══ MATERIAL ══
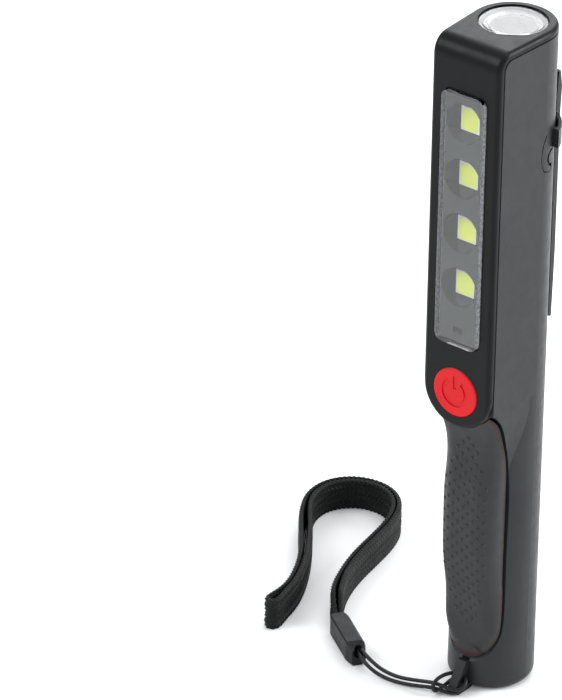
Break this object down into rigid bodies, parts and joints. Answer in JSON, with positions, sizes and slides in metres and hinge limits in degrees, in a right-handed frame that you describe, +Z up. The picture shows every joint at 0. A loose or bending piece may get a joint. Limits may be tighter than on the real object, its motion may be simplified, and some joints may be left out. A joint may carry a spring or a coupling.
{
  "type": "work light",
  "caption": "Pen-shaped battery work light with an area window, a top spot, a power button, a rear clip, a battery door grip and a wrist strap on a thin cord.",
  "frame": {"origin": "centre of the round base that the light stands on", "axes": "+Z up the tube to the spot lens, -Y out of the front window, +X to the light's own side"},
  "size_m": [0.1075, 0.0767, 0.2087],
  "materials": {
    "housing_grey": "satin",
    "bezel_black": "satin",
    "clear_lens": "clear polished",
    "seal_black": "matte",
    "seal_white": "satin",
    "spot_emitter": "satin",
    "reflector_grey": "satin",
    "board_white": "solder mask",
    "board_green": "solder mask",
    "led_package": "matte",
    "phosphor": "satin",
    "button_red": "satin",
    "switch_black": "matte",
    "ferrite": "matte",
    "reflector_chrome": "polished",
    "steel": "plated",
    "nickel": "plated",
    "cell_wrap": "satin",
    "wire_red": "satin",
    "wire_black": "satin",
    "door_black": "satin",
    "seal_red": "satin",
    "grip_rubber": "satin",
    "clip_grey": "satin",
    "slider_grey": "satin",
    "webbing_black": "woven",
    "cord_black": "braided"
  },
  "bodies": {
    "body": {"area_led_1": "led_package", "area_led_2": "led_package", "area_led_3": "led_package", "area_led_4": "led_package", "area_led_phosphor_1": "phosphor", "area_led_phosphor_2": "phosphor", "area_led_phosphor_3": "phosphor", "area_led_phosphor_4": "phosphor", "battery_cell_1": "cell_wrap", "battery_cell_2": "cell_wrap", "battery_cell_3": "cell_wrap", "battery_cradle": "switch_black", "battery_spring_1": "steel", "battery_spring_2": "steel", "battery_spring_3": "steel", "board_screws": "steel", "clip_spring": "steel", "contact_plates_high": "nickel", "contact_plates_low": "nickel", "driver_board": "board_green", "driver_chip": "switch_black", "driver_inductor": "ferrite", "front_bezel": "bezel_black", "indicator_led": "led_package", "lanyard_cord": "cord_black", "lead_wire_black": "wire_black", "lead_wire_red": "wire_red", "led_board": "board_white", "main_housing": "housing_grey", "reflector_plate": "reflector_grey", "spot_board": "board_white", "spot_led": "spot_emitter", "spot_lens": "clear_lens", "spot_reflector": "reflector_chrome", "spot_seal": "seal_white", "strap_lug": "door_black", "strap_slider": "slider_grey", "switch_body": "switch_black", "window_lens": "clear_lens", "window_seal": "seal_black", "wrist_strap": "webbing_black"},
    "door": {"battery_door": "door_black", "door_seal": "seal_red", "grip_pad": "grip_rubber"},
    "clip": {"clip_lever": "clip_grey", "clip_magnet": "nickel", "magnet_cap": "door_black"},
    "button": {"power_button": "button_red"},
    "plunger": {"switch_plunger": "switch_black"}
  },
  "joints": [
    {"name": "button_press", "type": "slide", "parent": "body", "child": "button", "axis": [0, 1, 0], "range_m": [0, 0.0004], "stiffness_N_per_m": 2500, "springref_m": -0.0004},
    {"name": "plunger_travel", "type": "slide", "parent": "body", "child": "plunger", "axis": [0, 1, 0], "range_m": [0, 0.0004]},
    {"name": "clip_pivot", "type": "hinge", "parent": "body", "child": "clip", "pos_m": [0, 0.0037, 0.1694], "axis": [1, 0, 0], "range_deg": [0, 3.5], "stiffness_Nm_per_rad": 0.6, "springref_deg": -5.73, "deforming": ["clip_spring"]},
    {"name": "door_release", "type": "slide", "parent": "body", "child": "door", "axis": [0, -1, 0], "range_m": [0, 0.02]}
  ],
  "couplings": [
    {"joint": "plunger_travel", "follows": "button_press", "ratio": 1}
  ]
}
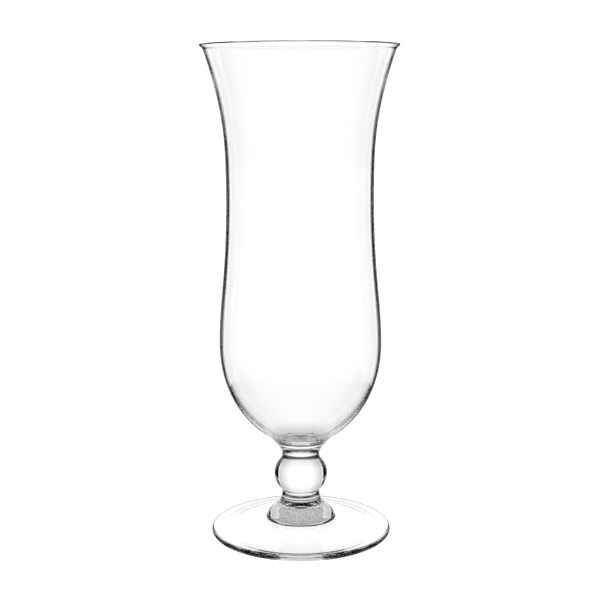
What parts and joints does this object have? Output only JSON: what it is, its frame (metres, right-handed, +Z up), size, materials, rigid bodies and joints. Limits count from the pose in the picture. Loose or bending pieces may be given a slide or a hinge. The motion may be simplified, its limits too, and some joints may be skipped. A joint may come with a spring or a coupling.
{
  "type": "hurricane glass",
  "caption": "Tall clear stemmed cocktail glass: a waisted, flared, thin-walled bowl on a round ball knop, a bell-shaped stem base and a broad round foot.",
  "frame": {"origin": "centre of the foot's underside, on the surface that the glass stands on", "axes": "+Z up along the glass's axis, from the foot to the rim; the glass is round, so X and Y are alike"},
  "size_m": [0.0908, 0.0908, 0.23],
  "materials": {
    "bowl_glass": "clear, fire-polished",
    "stem_glass": "clear, solid, fire-polished",
    "foot_glass": "clear, pressed, fire-polished"
  },
  "bodies": {
    "root": {"foot": "foot_glass", "foot_bell": "stem_glass", "lower_merese": "stem_glass", "ball_knop": "stem_glass", "upper_merese": "stem_glass", "bowl": "bowl_glass"}
  },
  "joints": []
}
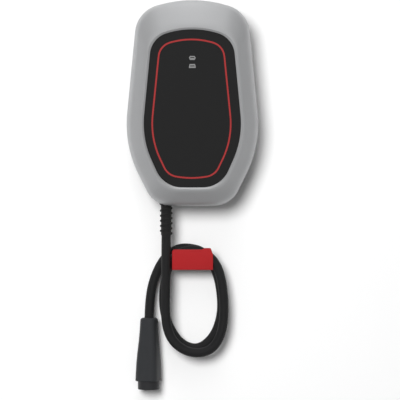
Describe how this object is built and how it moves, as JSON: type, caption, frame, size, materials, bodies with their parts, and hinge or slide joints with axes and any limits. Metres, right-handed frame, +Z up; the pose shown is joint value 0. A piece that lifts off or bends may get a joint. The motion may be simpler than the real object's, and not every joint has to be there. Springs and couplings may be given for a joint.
{
  "type": "electric car wall charger",
  "caption": "Wall-hung car charging box with a silver frame, black panel with a lit red line, a looped cable on a wall holder and a round plug.",
  "frame": {"origin": "centre of the four wall-fixing holes, on the wall face", "axes": "+Z up the wall, -Y out of the wall towards the user, +X to the user's right"},
  "size_m": [0.252, 0.1052, 0.7496],
  "materials": {
    "silver_paint": "satin silver-grey paint with a fine metallic grain",
    "black_panel": "smooth black acrylic",
    "red_light": "lit red diffuser",
    "grey_marks": "light grey inlay",
    "black_rubber": "matt black rubber",
    "dark_grey_plastic": "fine-grained dark grey plastic",
    "zinc_steel": "zinc-plated steel",
    "galvanised_steel": "galvanised sheet steel",
    "black_plastic": "black moulded plastic",
    "relief_plastic": "flexible black plastic",
    "cable_sheath": "matt black cable sheath",
    "handle_plastic": "fine-grained charcoal plastic",
    "nose_plastic": "black glass-filled plastic",
    "silver_plate": "bright plated metal",
    "red_plastic": "satin red moulded plastic",
    "board_green": "green circuit board with solder mask",
    "brass": "plain brass",
    "terminal_grey": "grey moulded plastic",
    "core_insulation": "coloured core insulation",
    "knob_red": "red moulded knob",
    "lamp_white": "white lamp body",
    "ribbon_grey": "grey ribbon insulation"
  },
  "bodies": {
    "wallbox": {"front_cover": "silver_paint", "front_panel": "black_panel", "light_line": "red_light", "status_marks": "grey_marks", "panel_seal": "black_rubber", "rear_housing": "dark_grey_plastic", "housing_gasket": "black_rubber", "cover_screws": "zinc_steel", "wall_bracket": "galvanised_steel", "lock_screw": "zinc_steel", "supply_grommet": "black_rubber", "vent_plug": "black_plastic", "gland_body": "black_plastic", "gland_nut": "black_plastic", "bend_relief": "relief_plastic", "charging_cable": "cable_sheath", "plug_handle": "handle_plastic", "plug_nose": "nose_plastic", "contact_insert": "nose_plastic", "contact_sleeves": "silver_plate", "cable_saddle": "black_plastic", "saddle_front_plate": "red_plastic", "power_board": "board_green", "board_screws": "zinc_steel", "board_spacers": "brass", "control_board": "board_green", "contactors": "black_plastic", "supply_transformer": "black_plastic", "capacitors": "silver_plate", "outlet_terminal": "terminal_grey", "supply_terminal": "terminal_grey", "terminal_screws": "zinc_steel", "leakage_sensor": "black_plastic", "cable_cores": "core_insulation", "selector_base": "black_plastic", "processor": "black_plastic", "radio_can": "zinc_steel", "light_board": "board_green", "light_emitters": "lamp_white", "reader_coil": "brass", "ribbon_cable": "ribbon_grey"},
    "selector": {"selector_knob": "knob_red"}
  },
  "joints": [
    {"name": "current_selector_turn", "type": "hinge", "parent": "wallbox", "child": "selector", "pos_m": [0.034, -0.0605, 0.026], "axis": [0, -1, 0], "range_deg": [0, 300]}
  ]
}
═══
TASK GOAL: Search the data for "caption". Copy every matching line.

SOLUTION:
  "caption": "Pen-shaped battery work light with an area window, a top spot, a power button, a rear clip, a battery door grip and a wrist strap on a thin cord.",
  "caption": "Tall clear stemmed cocktail glass: a waisted, flared, thin-walled bowl on a round ball knop, a bell-shaped stem base and a broad round foot.",
Describe how this object is built and how it moves, as JSON: type, caption, frame, size, materials, bodies with their parts, and hinge or slide joints with axes and any limits. Metres, right-handed frame, +Z up; the pose shown is joint value 0. A piece that lifts off or bends may get a joint. The motion may be simpler than the real object's, and not every joint has to be there. Springs and couplings may be given for a joint.
  "caption": "Wall-hung car charging box with a silver frame, black panel with a lit red line, a looped cable on a wall holder and a round plug.",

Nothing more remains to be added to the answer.